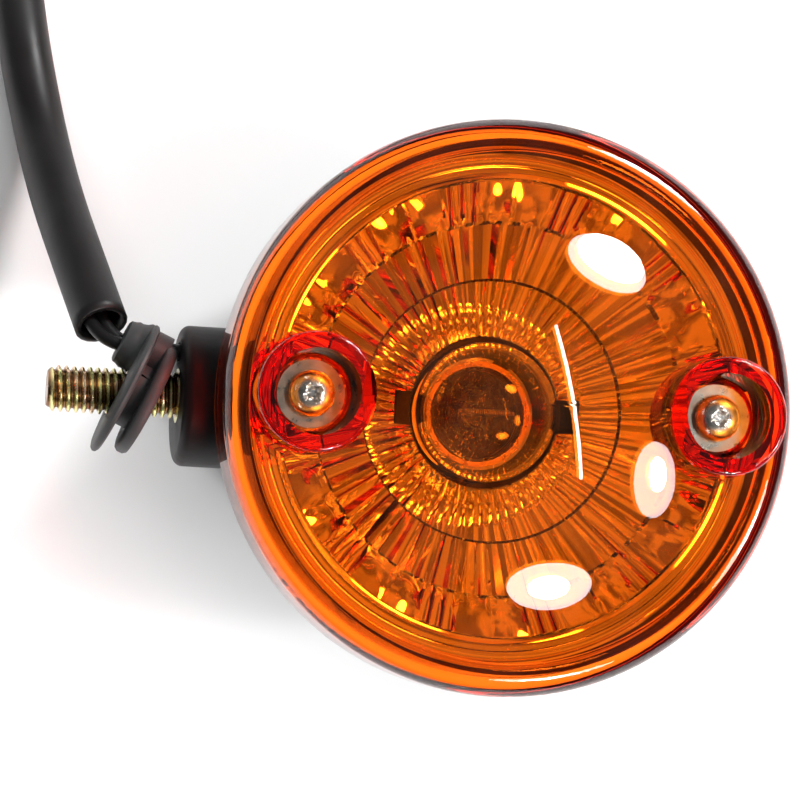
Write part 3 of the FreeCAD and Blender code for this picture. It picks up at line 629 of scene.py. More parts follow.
@dataclass(frozen=True)
class Metal:
    """Plated or drawn metal with patches of tint and fine scratches.

    The patches of gloss are sheen times finer than those of tint, and the scratches are fine times finer.
    """

    name: str
    tints: Sequence[Colour]
    rough: tuple[float, float] = (0.2, 0.35)
    patch: float = 160.0
    scratch: float = 0.1
    stretch: Point3 = (1.0, 1.0, 1.0)
    sheen: float = 2.3
    fine: float = 9.0
    relief: float = 0.00002

    def build(self) -> bpy.types.Material:
        """Makes the material.

        Returns:
            The material.
        """
        shader = Shader(self.name)
        self.dress(shader)
        return shader.material

    def dress(self, shader: Shader) -> bpy.types.NodeSocket:
        """Adds colour, gloss and scratches to a shader.

        Args:
            shader: The material's tree.

        Returns:
            The colour's socket.
        """
        shader.set(Metallic=1.0)
        place = shader.place(self.stretch)
        patches = shader.group(MOTTLE, Scale=self.patch)
        gloss = shader.group(MOTTLE, Scale=self.patch * self.sheen, Low=self.rough[0], High=self.rough[1])
        fine = shader.group(MOTTLE, Scale=self.patch * self.fine)
        for group in (patches, gloss, fine):
            shader.join(place, group.inputs["Vector"])
        ramp = shader.node("ShaderNodeValToRGB")
        elements = ramp.color_ramp.elements
        elements[0].color = self.tints[0]
        elements[1].color = self.tints[-1]
        for i, tint in enumerate(self.tints[1:-1], 1):
            elements.new(i / (len(self.tints) - 1)).color = tint
        shader.join(patches.outputs["Value"], ramp.inputs["Fac"])
        shader.join(ramp.outputs["Color"], shader.surface.inputs["Base Color"])
        shader.join(gloss.outputs["Value"], shader.surface.inputs["Roughness"])
        shader.bump(fine.outputs["Value"], self.scratch, self.relief)
        return ramp.outputs["Color"]


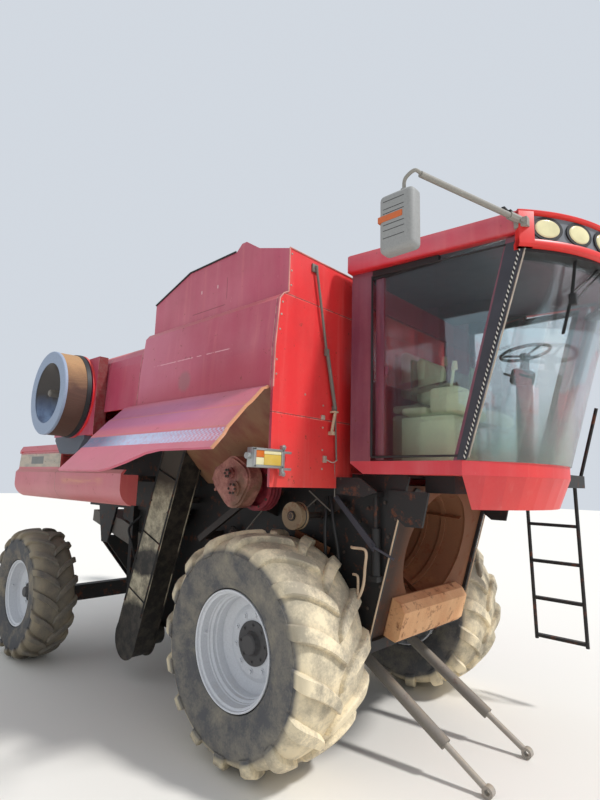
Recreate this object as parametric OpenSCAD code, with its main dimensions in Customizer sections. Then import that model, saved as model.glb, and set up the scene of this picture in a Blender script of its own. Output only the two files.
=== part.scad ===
// Combine harvester, parked with its feeder and header taken off.
// Millimetres. +X is the machine's front, +Y its left, +Z up, and z = 0 is the ground.
// The origin is on the ground in the middle of the machine's footprint. Every piece is drawn
// from the drive axle, whose line is moved to its place by from_axle().

/* [Drive wheels] */
// Radius of the drive tyre over its lugs
drive_tyre_r = 880; // [820:10:920]
// Width of the drive tyre
drive_tyre_w = 770; // [620:10:780]
// Radius of the drive rim's lip
drive_rim_r = 438; // [380:2:460]
// Width of the drive rim over its lips
drive_rim_w = 690; // [560:10:700]
// Clearance between the side sheets and the drive tyre
drive_gap = 50; // [40:5:90]
// Number of lugs along each shoulder of the drive tyre
drive_lugs = 14; // [12:1:20]

/* [Steered wheels] */
// Radius of the steered tyre over its lugs
steer_tyre_r = 750; // [700:10:780]
// Width of the steered tyre
steer_tyre_w = 470; // [380:10:500]
// Radius of the steered rim's lip
steer_rim_r = 380; // [350:2:400]
// Width of the steered rim over its lips
steer_rim_w = 410; // [340:10:440]
// Distance from the kingpin to the steered tyre
steer_gap = 100; // [100:5:160]
// Number of lugs along each shoulder of the steered tyre
steer_lugs = 14; // [12:1:20]
// Distance between the drive axle and the steered axle
wheelbase = 3660; // [3600:10:3720]
// Distance from the middle to the kingpin
kingpin_y = 1300; // [1250:10:1320]

/* [Body] */
// Half width of the tank and the hood at their widest
body_half_w = 1700; // [1660:10:1740]
// Half width of the threshing body over its side sheets
sheet_half_w = 780; // [740:10:800]
// Thickness of a panel with its frame
panel_t = 25; // [20:1:32]
// Foot of the leaning front ahead of the drive axle
front_foot_x = 750; // [720:5:780]
// Height of the foot of the leaning front
front_foot_z = 945; // [920:5:970]
// Front face of the grain tank ahead of the drive axle
tank_front_x = 530; // [500:5:550]
// Rear face of the grain tank behind the drive axle
tank_rear_x = 1400; // [1360:10:1440]
// Height of the threshing body's top, where the tank sits
body_top_z = 2120; // [2100:5:2140]
// Height of the hinge line of the side shields
shield_z = 2850; // [2800:10:2900]
// Height of the tank's shoulder
tank_shoulder_z = 3545; // [3500:5:3580]
// Height of the highest edge of the tank's extension
tank_peak_z = 4200; // [4190:5:4250]
// Underside of the rear hood's frame
hood_floor_z = 1760; // [1740:5:1800]
// Rear face of the engine hood behind the drive axle
engine_rear_x = 3100; // [3050:10:3150]
// Overhang of the rear hood behind the steered axle
rear_overhang = 790; // [740:10:900]

/* [Side shields] */
// Depth of a shield over the drive wheel
shield_len = 680; // [640:10:700]
// Depth of a shield behind the drive wheel
shield_arch_len = 900; // [860:10:920]
// Angle at which the right shield stands open
shield_open = 43; // [0:1:70]

/* [Cab] */
// Half width of the cab at its windows
cab_half_w = 920; // [880:10:960]
// Rear wall of the cab ahead of the drive axle
cab_rear_x = 650; // [630:5:680]
// Foot of the front pillar ahead of the drive axle
pillar_x = 1610; // [1580:10:1650]
// Top of the cab's floor
floor_z = 2340; // [2330:5:2360]
// Underside of the cab's roof
roof_z = 3850; // [3800:10:3880]
// Lean of the windscreen and the front pillars
cab_lean = 15.5; // [14:0.5:17]
// How far the windscreen bows out ahead of the pillars
screen_bow = 380; // [350:10:400]

/* [Air screen] */
// Radius of the rotary air screen
air_r = 460; // [400:10:480]
// Length of the rotary air screen
air_len = 290; // [240:10:320]
// Radius of the air screen's open eye
air_eye_r = 330; // [300:5:350]
// Height of the air screen's axis
air_z = 3050; // [3030:10:3080]
// Air screen's axis behind the drive axle
air_x = 2600; // [2580:10:2620]

/* [Unloading auger] */
// Radius of the auger's tube
auger_r = 165; // [140:5:170]
// Length of the tube from its pivot to its spout
auger_len = 5100; // [4800:50:5300]
// Distance from the middle to the auger's pivot
auger_y = 2140; // [2130:5:2150]
// Height of the auger's tube
auger_z = 3440; // [3430:5:3480]

/* [Lift cylinders] */
// Distance from the middle to each header lift cylinder
lift_y = 380; // [340:10:420]
// Length of the barrel from its base pin
lift_barrel_len = 1120; // [1080:10:1140]
// Length of the rod that shows
lift_rod_out = 375; // [375:5:395]

/* [Hidden] */

$fn = 64;
shaft_gap = 0.05;
slack = 5;
cut = 1;

visor_front_x = 2500;
auger_pivot_x = 100;
spout_r = auger_r + 30;
rear_reach = auger_len + spout_r - auger_pivot_x;
drive_axle_x = (rear_reach - visor_front_x) / 2;

wall_red = "firebrick";
frame_black = [0.13, 0.12, 0.11];
dusty_grey = [0.45, 0.42, 0.38];
rust_brown = [0.45, 0.25, 0.14];
rim_grey = [0.78, 0.78, 0.76];
tyre_grey = [0.22, 0.21, 0.2];

drive_outer_y = sheet_half_w + drive_gap + drive_tyre_w;
steer_outer_y = kingpin_y + steer_gap + steer_tyre_w;
hood_rear_x = wheelbase + rear_overhang;
drive_y = drive_outer_y - drive_tyre_w / 2;
steer_y = steer_outer_y - steer_tyre_w / 2;
drive_disc_y = drive_outer_y - 300;
steer_disc_y = steer_outer_y - 190;
bead_step = 28;
bead_inset = 32;
drive_shaft_r = 60;
spindle_r = 45;
kingpin_r = 30;
tie_pin_r = 16;
tie_arm = 230;
tie_inset = 0;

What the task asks
Can you reproduce all the material exactly?

Written solution
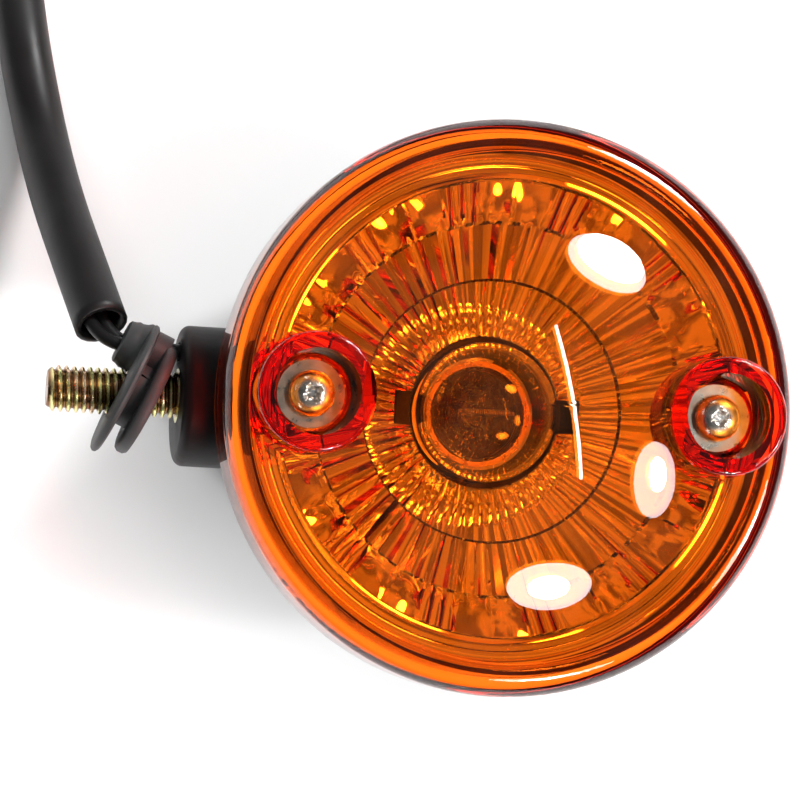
Write part 3 of the FreeCAD and Blender code for this picture. It picks up at line 629 of scene.py. More parts follow.
@dataclass(frozen=True)
class Metal:
    """Plated or drawn metal with patches of tint and fine scratches.

    The patches of gloss are sheen times finer than those of tint, and the scratches are fine times finer.
    """

    name: str
    tints: Sequence[Colour]
    rough: tuple[float, float] = (0.2, 0.35)
    patch: float = 160.0
    scratch: float = 0.1
    stretch: Point3 = (1.0, 1.0, 1.0)
    sheen: float = 2.3
    fine: float = 9.0
    relief: float = 0.00002

    def build(self) -> bpy.types.Material:
        """Makes the material.

        Returns:
            The material.
        """
        shader = Shader(self.name)
        self.dress(shader)
        return shader.material

    def dress(self, shader: Shader) -> bpy.types.NodeSocket:
        """Adds colour, gloss and scratches to a shader.

        Args:
            shader: The material's tree.

        Returns:
            The colour's socket.
        """
        shader.set(Metallic=1.0)
        place = shader.place(self.stretch)
        patches = shader.group(MOTTLE, Scale=self.patch)
        gloss = shader.group(MOTTLE, Scale=self.patch * self.sheen, Low=self.rough[0], High=self.rough[1])
        fine = shader.group(MOTTLE, Scale=self.patch * self.fine)
        for group in (patches, gloss, fine):
            shader.join(place, group.inputs["Vector"])
        ramp = shader.node("ShaderNodeValToRGB")
        elements = ramp.color_ramp.elements
        elements[0].color = self.tints[0]
        elements[1].color = self.tints[-1]
        for i, tint in enumerate(self.tints[1:-1], 1):
            elements.new(i / (len(self.tints) - 1)).color = tint
        shader.join(patches.outputs["Value"], ramp.inputs["Fac"])
        shader.join(ramp.outputs["Color"], shader.surface.inputs["Base Color"])
        shader.join(gloss.outputs["Value"], shader.surface.inputs["Roughness"])
        shader.bump(fine.outputs["Value"], self.scratch, self.relief)
        return ramp.outputs["Color"]


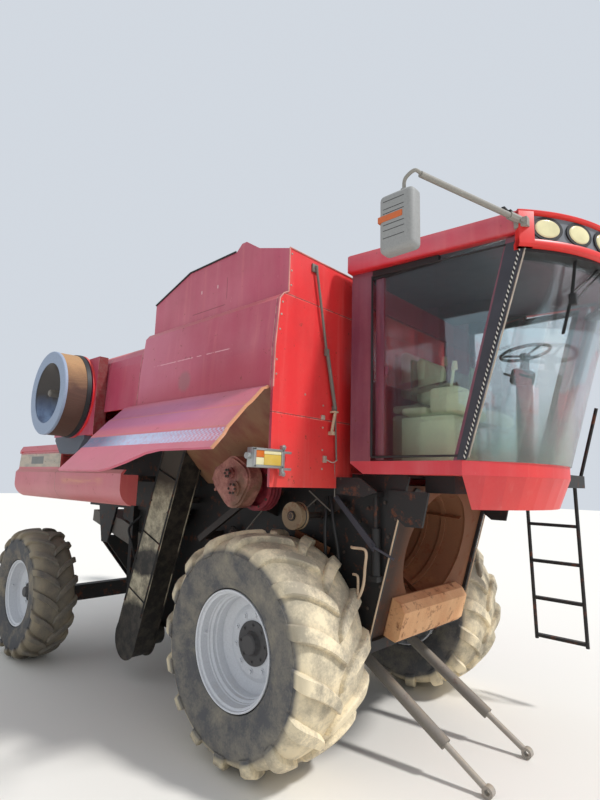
Recreate this object as parametric OpenSCAD code, with its main dimensions in Customizer sections. Then import that model, saved as model.glb, and set up the scene of this picture in a Blender script of its own. Output only the two files.
=== part.scad ===
// Combine harvester, parked with its feeder and header taken off.
// Millimetres. +X is the machine's front, +Y its left, +Z up, and z = 0 is the ground.
// The origin is on the ground in the middle of the machine's footprint. Every piece is drawn
// from the drive axle, whose line is moved to its place by from_axle().

/* [Drive wheels] */
// Radius of the drive tyre over its lugs
drive_tyre_r = 880; // [820:10:920]
// Width of the drive tyre
drive_tyre_w = 770; // [620:10:780]
// Radius of the drive rim's lip
drive_rim_r = 438; // [380:2:460]
// Width of the drive rim over its lips
drive_rim_w = 690; // [560:10:700]
// Clearance between the side sheets and the drive tyre
drive_gap = 50; // [40:5:90]
// Number of lugs along each shoulder of the drive tyre
drive_lugs = 14; // [12:1:20]

/* [Steered wheels] */
// Radius of the steered tyre over its lugs
steer_tyre_r = 750; // [700:10:780]
// Width of the steered tyre
steer_tyre_w = 470; // [380:10:500]
// Radius of the steered rim's lip
steer_rim_r = 380; // [350:2:400]
// Width of the steered rim over its lips
steer_rim_w = 410; // [340:10:440]
// Distance from the kingpin to the steered tyre
steer_gap = 100; // [100:5:160]
// Number of lugs along each shoulder of the steered tyre
steer_lugs = 14; // [12:1:20]
// Distance between the drive axle and the steered axle
wheelbase = 3660; // [3600:10:3720]
// Distance from the middle to the kingpin
kingpin_y = 1300; // [1250:10:1320]

/* [Body] */
// Half width of the tank and the hood at their widest
body_half_w = 1700; // [1660:10:1740]
// Half width of the threshing body over its side sheets
sheet_half_w = 780; // [740:10:800]
// Thickness of a panel with its frame
panel_t = 25; // [20:1:32]
// Foot of the leaning front ahead of the drive axle
front_foot_x = 750; // [720:5:780]
// Height of the foot of the leaning front
front_foot_z = 945; // [920:5:970]
// Front face of the grain tank ahead of the drive axle
tank_front_x = 530; // [500:5:550]
// Rear face of the grain tank behind the drive axle
tank_rear_x = 1400; // [1360:10:1440]
// Height of the threshing body's top, where the tank sits
body_top_z = 2120; // [2100:5:2140]
// Height of the hinge line of the side shields
shield_z = 2850; // [2800:10:2900]
// Height of the tank's shoulder
tank_shoulder_z = 3545; // [3500:5:3580]
// Height of the highest edge of the tank's extension
tank_peak_z = 4200; // [4190:5:4250]
// Underside of the rear hood's frame
hood_floor_z = 1760; // [1740:5:1800]
// Rear face of the engine hood behind the drive axle
engine_rear_x = 3100; // [3050:10:3150]
// Overhang of the rear hood behind the steered axle
rear_overhang = 790; // [740:10:900]

/* [Side shields] */
// Depth of a shield over the drive wheel
shield_len = 680; // [640:10:700]
// Depth of a shield behind the drive wheel
shield_arch_len = 900; // [860:10:920]
// Angle at which the right shield stands open
shield_open = 43; // [0:1:70]

/* [Cab] */
// Half width of the cab at its windows
cab_half_w = 920; // [880:10:960]
// Rear wall of the cab ahead of the drive axle
cab_rear_x = 650; // [630:5:680]
// Foot of the front pillar ahead of the drive axle
pillar_x = 1610; // [1580:10:1650]
// Top of the cab's floor
floor_z = 2340; // [2330:5:2360]
// Underside of the cab's roof
roof_z = 3850; // [3800:10:3880]
// Lean of the windscreen and the front pillars
cab_lean = 15.5; // [14:0.5:17]
// How far the windscreen bows out ahead of the pillars
screen_bow = 380; // [350:10:400]

/* [Air screen] */
// Radius of the rotary air screen
air_r = 460; // [400:10:480]
// Length of the rotary air screen
air_len = 290; // [240:10:320]
// Radius of the air screen's open eye
air_eye_r = 330; // [300:5:350]
// Height of the air screen's axis
air_z = 3050; // [3030:10:3080]
// Air screen's axis behind the drive axle
air_x = 2600; // [2580:10:2620]

/* [Unloading auger] */
// Radius of the auger's tube
auger_r = 165; // [140:5:170]
// Length of the tube from its pivot to its spout
auger_len = 5100; // [4800:50:5300]
// Distance from the middle to the auger's pivot
auger_y = 2140; // [2130:5:2150]
// Height of the auger's tube
auger_z = 3440; // [3430:5:3480]

/* [Lift cylinders] */
// Distance from the middle to each header lift cylinder
lift_y = 380; // [340:10:420]
// Length of the barrel from its base pin
lift_barrel_len = 1120; // [1080:10:1140]
// Length of the rod that shows
lift_rod_out = 375; // [375:5:395]

/* [Hidden] */

$fn = 64;
shaft_gap = 0.05;
slack = 5;
cut = 1;

visor_front_x = 2500;
auger_pivot_x = 100;
spout_r = auger_r + 30;
rear_reach = auger_len + spout_r - auger_pivot_x;
drive_axle_x = (rear_reach - visor_front_x) / 2;

wall_red = "firebrick";
frame_black = [0.13, 0.12, 0.11];
dusty_grey = [0.45, 0.42, 0.38];
rust_brown = [0.45, 0.25, 0.14];
rim_grey = [0.78, 0.78, 0.76];
tyre_grey = [0.22, 0.21, 0.2];

drive_outer_y = sheet_half_w + drive_gap + drive_tyre_w;
steer_outer_y = kingpin_y + steer_gap + steer_tyre_w;
hood_rear_x = wheelbase + rear_overhang;
drive_y = drive_outer_y - drive_tyre_w / 2;
steer_y = steer_outer_y - steer_tyre_w / 2;
drive_disc_y = drive_outer_y - 300;
steer_disc_y = steer_outer_y - 190;
bead_step = 28;
bead_inset = 32;
drive_shaft_r = 60;
spindle_r = 45;
kingpin_r = 30;
tie_pin_r = 16;
tie_arm = 230;
tie_inset = 0;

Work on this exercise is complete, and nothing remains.